◆ What the task asks ◆
Begin at the line containing "name, [(29.4 +" in the entries below and end at the line containing "zip(*points))), Vector(map(max, zip(*points)))"; transcribe that range exactly and nothing outside it.

--- Start of Listed entries ---

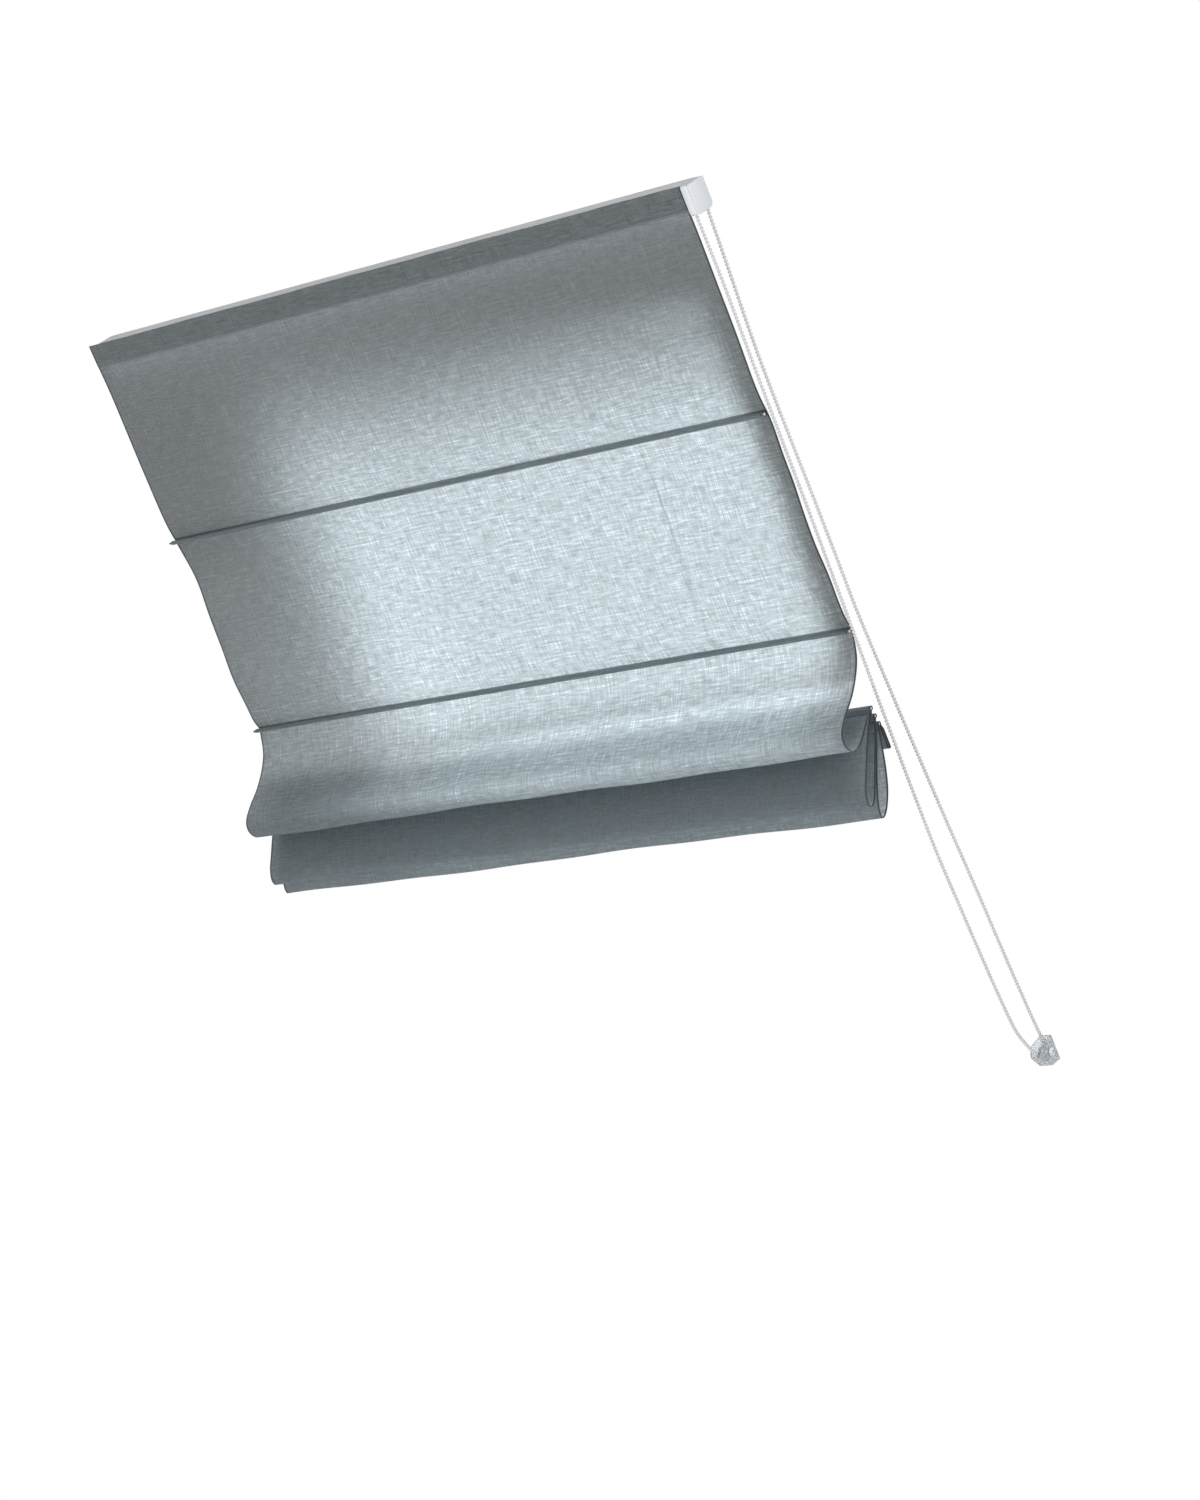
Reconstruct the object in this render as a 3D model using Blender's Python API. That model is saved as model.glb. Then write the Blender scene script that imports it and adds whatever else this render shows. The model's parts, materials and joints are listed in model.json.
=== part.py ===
"""Roman blind for a roof window: a fabric blind on rods, lifted by cords from a chain-driven headrail.

Units are metres and +Z is up. The blind hangs under a ceiling that slopes down and away from the room.
Everything is drawn in the slope frame and turned into the world by one empty:
  x runs along the headrail, y runs down the slope and z runs back towards the ceiling.
The ceiling is the plane z = 0, and the middle of the centre bracket's back face is the origin.
In the notes below, "out" is a distance from the ceiling towards the room, so z = -out.
"""

import math

import bmesh
import bpy
from mathutils import Vector

# Overall sizes
SLOPE = math.radians(55.0)        # the ceiling's angle from level
BLIND_WIDTH = 1.000               # width of the cloth
TOP_PANEL = 0.284                 # top of the cloth to the first rod
UPPER_PANEL = 0.284               # first rod to the second rod
GAP = 0.0003                      # clearance between touching pieces
CUT_PAST = 0.010                  # how far an open-ended cut runs past the face that it opens
THROUGH = 0.030                   # half length of a bore that goes right through

# Headrail
RAIL_HEIGHT = 0.030
RAIL_BACK = 0.0026                # out to the rail's back edge
RAIL_FRONT = 0.0340               # out to the rail's front face
RAIL_WALL = 0.0014
RAIL_LIP = 0.0040                 # width of each lip at the mouth that faces the ceiling
RAIL_INSET_LEFT = 0.0145          # the rail stops this far inside the cloth's left edge

# Brackets
BRACKET_LENGTH = 0.026
BRACKET_INSET = 0.070             # cloth's edge to the middle of each outer bracket
BRACKET_PLATE = 0.0023
BRACKET_LEG = 0.0014
BRACKET_HOLE = 0.0045
BRACKET_HOLE_SPACING = 0.014

# Drive, shaft and drums
SHAFT_DOWN = 0.0175               # from the rail's upper edge to the shaft
SHAFT_OUT = 0.0207
SHAFT_RADIUS = 0.0030
BUSH_RADIUS = 0.0058
HUB_RADIUS = 0.0062
WHEEL_PITCH_RADIUS = 0.0130
WHEEL_WIDTH = 0.0064
WHEEL_WEB = 0.0012
CHAIN_RADIUS = 0.0021
CHAIN_PLAY = 0.0006               # clearance between the chain and the grooves that it runs in
HOUSING_WIDTH = 0.0097
HOUSING_BELOW = 0.0200            # from the shaft down to the housing's lower end
HOUSING_WALL = 0.0010
HOUSING_PLAY = 0.0009             # between the chain on its wheel and the housing's front and back
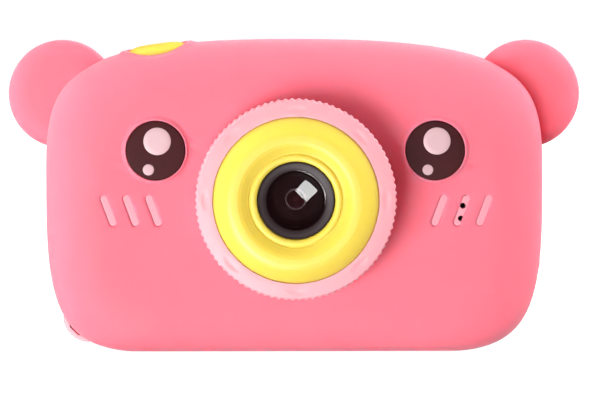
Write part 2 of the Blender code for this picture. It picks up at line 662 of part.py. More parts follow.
def wire(name, points, material):
    """A thin round lead through the given points."""
    curve = bpy.data.curves.new(name, "CURVE")
    curve.dimensions = "3D"
    curve.bevel_depth = 0.45 * MM
    curve.bevel_resolution = 1
    curve.use_fill_caps = True
    smooth = []
    for index in range(len(points) - 1):
        before = Vector(points[max(index - 1, 0)])
        start = Vector(points[index])
        end = Vector(points[index + 1])
        after = Vector(points[min(index + 2, len(points) - 1)])
        for step in range(3):
            t = step / 3
            smooth.append(0.5 * (2 * start + (end - before) * t
                                 + (2 * before - 5 * start + 4 * end - after) * t ** 2
                                 + (3 * start - before - 3 * end + after) * t ** 3))
    smooth.append(Vector(points[-1]))
    spline = curve.splines.new("POLY")
    spline.points.add(len(smooth) - 1)
    for point, place in zip(spline.points, smooth):
        point.co = (*(place * MM), 1)
    curve.materials.append(bpy.data.materials[material])
    item = bpy.data.objects.new(name, curve)
    bpy.context.collection.objects.link(item)


def make_electronics():
    board = box("main_board", BOARD_X, BOARD_Y, BOARD_Z, "circuit_board")
    bm = bmesh.new()
    for place in BOARD_SCREW_PLACES.values():
        add_prism(bm, disc_points(SCREW_BORE, 12), -5, 5, 0, place)
    cut(board, "DIFFERENCE", finish("board_screw_holes", bm, turn=FORWARD))
    box("processor_chip", (14.0, 24.0), (-0.5, 0.7), (24.0, 34.0), "black_chip")
    box("microphone", (18.0, 22.0), (-0.5, 0.7), (16.5, 19.5), "bare_steel")
    box("battery", (-35.0, -11.0), (-9.5, -4.0), (15.0, 40.0), "battery_foil")
    turned("speaker", [(0, 8.2), (6.2, 8.2), (6.2, 9.4), (7.4, 9.4), (7.4, 11.4), (5.0, 11.4), (4.2, 10.9),
                       (0, 11.2)], 24, "black_plastic", at=(SPEAKER_X, 0, 28.0), turn=FORWARD)
    for name, shift, material in (("red", 0.0, "red_wire"), ("black", 2.0, "black_wire")):
        wire("battery_lead_" + name, [(-20.0 + shift, -6.0, 40.9), (-19.8 + shift, -5.2, 42.6),
                                      (-18.4 + shift, -2.6, 42.4), (-17.0 + shift, -0.6, 39.5),
                                      (-16.4 + shift, 0.05, 36.5)], material)
        wire("speaker_lead_" + name, [(29.4 + shift, -7.2, 22.0), (29.2 + shift, -5.4, 19.5),
                                      (28.6 + shift, -2.6, 18.6), (28.0 + shift, -0.6, 19.6),
                                      (27.8 + shift, 0.05, 22.0)], material)


def main():
    clear_scene()
    make_materials()
    make_sleeve()
    make_eye_discs()
    make_front_housing()
    make_rear_housing()
    make_screws()
    make_lens()
    make_shutter()
    make_keys()
    make_rear_details()
    make_ports()
    make_electronics()


main()
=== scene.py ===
"""The finished look of the toy camera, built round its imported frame."""
import json
import math

import bmesh
import bpy
from mathutils import Euler, Matrix, Vector


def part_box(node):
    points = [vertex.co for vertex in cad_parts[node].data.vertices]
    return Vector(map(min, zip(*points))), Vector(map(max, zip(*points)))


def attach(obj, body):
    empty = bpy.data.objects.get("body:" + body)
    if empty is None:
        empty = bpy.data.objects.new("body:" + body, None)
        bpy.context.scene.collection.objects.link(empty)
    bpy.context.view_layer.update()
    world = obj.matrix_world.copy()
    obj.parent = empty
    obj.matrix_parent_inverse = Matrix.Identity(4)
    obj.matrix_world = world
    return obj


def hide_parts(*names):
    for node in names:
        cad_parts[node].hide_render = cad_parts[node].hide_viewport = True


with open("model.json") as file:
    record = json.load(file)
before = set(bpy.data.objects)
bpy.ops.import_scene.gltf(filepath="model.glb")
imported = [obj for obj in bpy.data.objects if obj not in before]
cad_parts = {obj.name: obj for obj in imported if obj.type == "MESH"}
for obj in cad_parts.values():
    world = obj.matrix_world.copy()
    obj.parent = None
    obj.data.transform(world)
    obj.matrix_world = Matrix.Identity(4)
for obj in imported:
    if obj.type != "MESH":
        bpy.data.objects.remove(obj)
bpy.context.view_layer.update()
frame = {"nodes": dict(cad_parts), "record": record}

MM = 0.001


# ---------------------------------------------------------------- places from the frame

def middle(node):
    low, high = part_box(node)
    return [(a + b) / 2 / MM for a, b in zip(low, high)]


def extent(node, axis):
    low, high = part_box(node)
    return low[axis] / MM, high[axis] / MM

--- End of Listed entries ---

◆ Answer in full ◆
        wire("speaker_lead_" + name, [(29.4 + shift, -7.2, 22.0), (29.2 + shift, -5.4, 19.5),
                                      (28.6 + shift, -2.6, 18.6), (28.0 + shift, -0.6, 19.6),
                                      (27.8 + shift, 0.05, 22.0)], material)


def main():
    clear_scene()
    make_materials()
    make_sleeve()
    make_eye_discs()
    make_front_housing()
    make_rear_housing()
    make_screws()
    make_lens()
    make_shutter()
    make_keys()
    make_rear_details()
    make_ports()
    make_electronics()


main()
=== scene.py ===
"""The finished look of the toy camera, built round its imported frame."""
import json
import math

import bmesh
import bpy
from mathutils import Euler, Matrix, Vector


def part_box(node):
    points = [vertex.co for vertex in cad_parts[node].data.vertices]
    return Vector(map(min, zip(*points))), Vector(map(max, zip(*points)))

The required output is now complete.